I luckily did not get a grip strengthener. Apparently, my hand shake was strong enough for him. I was infuriated by the chief’s display of male domination over women’s strength, appalled that an instructor would be so outwardly expressive in his beliefs that women are inferior to males in this profession. Luckily for me, and my career, not all males in the fire service hold the same opinion, because not all of them set out to purposely show women’s weaknesses.

I was determined to prove the chief wrong, and prove him wrong I did. After further fire classes and testing processes, I was finally hired by a fire department, part time in 2005 and fulltime in 2006, and was able to continue my education and become a paramedic firefighter, also teaching EMT and Paramedic classes. Unfortunately, I still work in a very male dominated career, because women are just not made like men. The thought that women are not as good as males can still be found in the fire service but most of the younger generations of the fire service know that those of us that make it through the training can handle the job.

Women have been fighting for the right to be equal to men since before the 1920’s suffragette’s movement. This has been a constant battle, one that is still being fought today, especially in the Fire Service. Women began having more rights in 1919, when the women’s suffrage act was passed. The following year the women’s Bureau of the Department of Labor began fighting to change the workforce from almost all male to equal parts of both genders. They also fought to safeguard the work places and work that women would be forced to do. Women, who were thought to be lesser than males, were able to work during the world wars to help the soldiers overseas as well as provide for their families; yet women were unable to maintain those same jobs when the men came home. This freedom that women asserted is not something that can be taken away. In early 1963 the Equal Pay Act was signed, with the purpose of equalizing the pay for males and females doing the same job. This still did not stop the wage differential and in 1970 the US court of Appeals decided that women’s pay must be substantially equal but not identical to males in the case Shultz v. Wheaton Glass Co. In 1964 the Civil Rights Act banned discrimination by race or sex for positions of employment. This opened up a wider range of positions that females began to enter.
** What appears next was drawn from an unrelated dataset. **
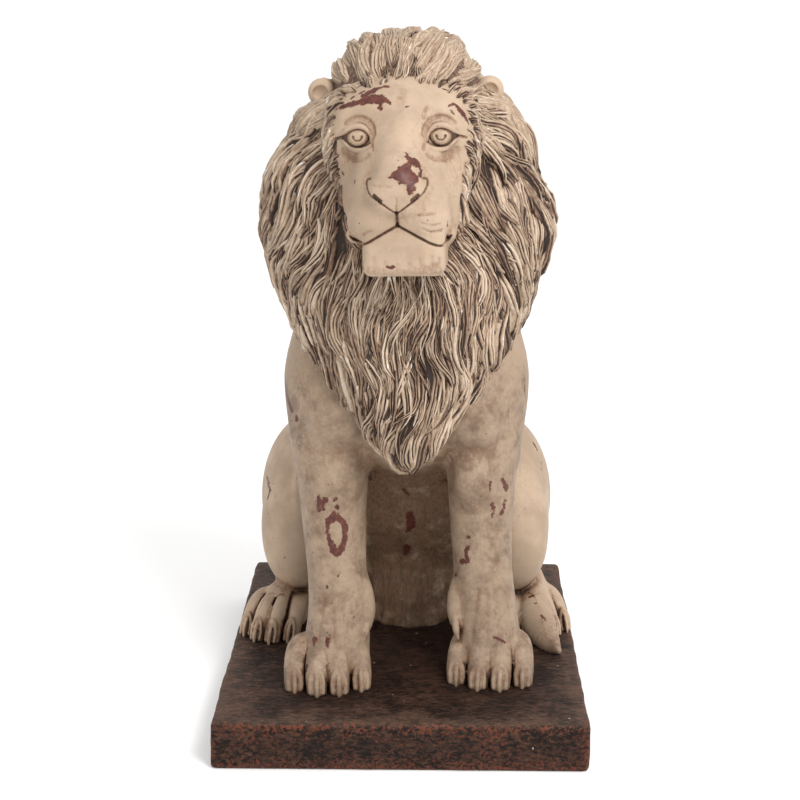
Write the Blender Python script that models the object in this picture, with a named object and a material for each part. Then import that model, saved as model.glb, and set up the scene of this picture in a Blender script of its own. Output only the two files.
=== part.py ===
"""A seated lion cast in one piece, resting on a separate square-edged plinth. Metres, +Z up.

The origin is the middle of the plinth's underside, and the lion faces -Y.
The plinth is written in real sizes. The lion is a free form: its places are millimetres on a clay
model 563 mm tall, measured from the middle of its footprint, and LION_HEIGHT scales them all.
Lumps of clay are joined by voxel remeshing and softened, broad forms first and carving last.
"""

import math

import bmesh
import bpy
from mathutils import Euler, Matrix, Vector, noise
from mathutils.bvhtree import BVHTree

# Driving sizes
PLINTH_WIDTH = 0.320
PLINTH_DEPTH = 0.400
PLINTH_HEIGHT = 0.042
PLINTH_ROUNDING = 0.005
LION_HEIGHT = 0.563
LION_OFFSET_X = 0.003
SEAT_GAP = 0.0003

# The clay model that the lion's places are measured on, in millimetres
CLAY_HEIGHT = 563.0
MM = LION_HEIGHT / CLAY_HEIGHT

# How finely the clay is joined, and how often its creases are softened
BROAD_VOXEL = 4.0
FACE_VOXEL = 2.0
CARVED_VOXEL = 2.2
LION_TRIANGLES = 9200
FACE_CARE = 20.0


def clear_scene():
    for obj in list(bpy.data.objects):
        bpy.data.objects.remove(obj, do_unlink=True)


def material(name, colour, roughness):
    made = bpy.data.materials.new(name)
    made.use_nodes = True
    shader = made.node_tree.nodes["Principled BSDF"]
    shader.inputs["Base Color"].default_value = (*colour, 1.0)
    shader.inputs["Roughness"].default_value = roughness
    made.diffuse_color = (*colour, 1.0)
    return made


def placed(centre, turn):
    angles = [math.radians(a) for a in turn]
    return Matrix.Translation(centre) @ Euler(angles).to_matrix().to_4x4()


def oval(clay, centre, radii, turn=(0, 0, 0)):
    """A lump of clay: an ellipsoid with its half sizes along X, Y and Z, turned in degrees."""
    shape = placed(centre, turn) @ Matrix.Diagonal((*radii, 1.0))
    bmesh.ops.create_icosphere(clay, subdivisions=4, radius=1.0, matrix=shape)


def slab(clay, centre, half, rounding, turn=(0, 0, 0)):
    """A block with rounded edges, from its half sizes."""
    block = bmesh.new()
    bmesh.ops.create_cube(block, size=2.0, matrix=Matrix.Diagonal((*half, 1.0)))
    bmesh.ops.bevel(block, geom=block.edges[:], offset=rounding, segments=4, profile=0.5, affect="EDGES")
    bmesh.ops.transform(block, matrix=placed(centre, turn), verts=block.verts)
    merge(clay, block)


def mirrored(spine):
    return [(-x, *rest) for x, *rest in spine]


def pair(clay, centre, radii, turn=(0, 0, 0)):
    """The same lump on both sides of the middle plane."""
    x, y, z = centre
    tip, roll, yaw = turn
    oval(clay, (x, y, z), radii, turn)
    oval(clay, (-x, y, z), radii, (tip, -roll, -yaw))


def curve_through(points, steps):
    """Points along a smooth curve through the given vectors of any length (Catmull-Rom)."""
    ends = [points[0], *points, points[-1]]
    found = []
    for a, b, c, d in zip(ends, ends[1:], ends[2:], ends[3:]):
        for i in range(steps):
            t = i / steps
            found.append(
                0.5
                * (
                    2 * b
                    + (c - a) * t
                    + (2 * a - 5 * b + 4 * c - d) * t**2
                    + (3 * b - 3 * c + d - a) * t**3
                )
            )
    return [*found, points[-1]]


def skin(clay, rings):
    """A closed skin over rings of points, with a flat face closing each end."""
    made = [[clay.verts.new(p) for p in ring] for ring in rings]
    sides = len(made[0])
    for low, high in zip(made, made[1:]):
        for i in range(sides):
            j = (i + 1) % sides
            clay.faces.new((low[i], low[j], high[j], high[i]))
    clay.faces.new(made[0][::-1])
    clay.faces.new(made[-1])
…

In 1973 the first woman applied to a professional fire department. This was a huge step in trying to equalize positions for men and women, yet discrimination still occurred. This woman was also the first individual who had been required to take a physical ability test in order to get hired. Since then other acts have been passed in relation to women as part of the work force. This included the pregnancy Discrimination act of 1978, as well as the civil rights acts adding specific testing rules to eliminate discrimination on exams for employment, in 1991. The Fire service was also changing, and developing fitness and performance level standards for both sexes on the job. These struggles for gender equity have helped me gain the position that I have within the fire service.

On that first day, when the chief of a fire department shook my hand to see if he believed I even had a chance at succeeding the class, I woke up. His action showed me that women are still fighting a continuing battle to work in a male dominated profession. According to the 2000 census only 3% of the nations’ career fire fighters are women. This tells me there still is a struggle in store for women.

I took my first day to heart, and promised myself that I would never give the brothers and sisters I have in the department a chance to doubt me, as we all struggle to make our workforce a better place. The society as a whole is changing, and as the “old” sexist feelings are fading out, and younger fire departments are developing in which most individuals now believe that at least certain females are able to handle the job. Let’s face it, it is a tough job, not only physically, but it’s also hard being away from home a third of our lives. But women have proven we can do it, and that is what it going to stick.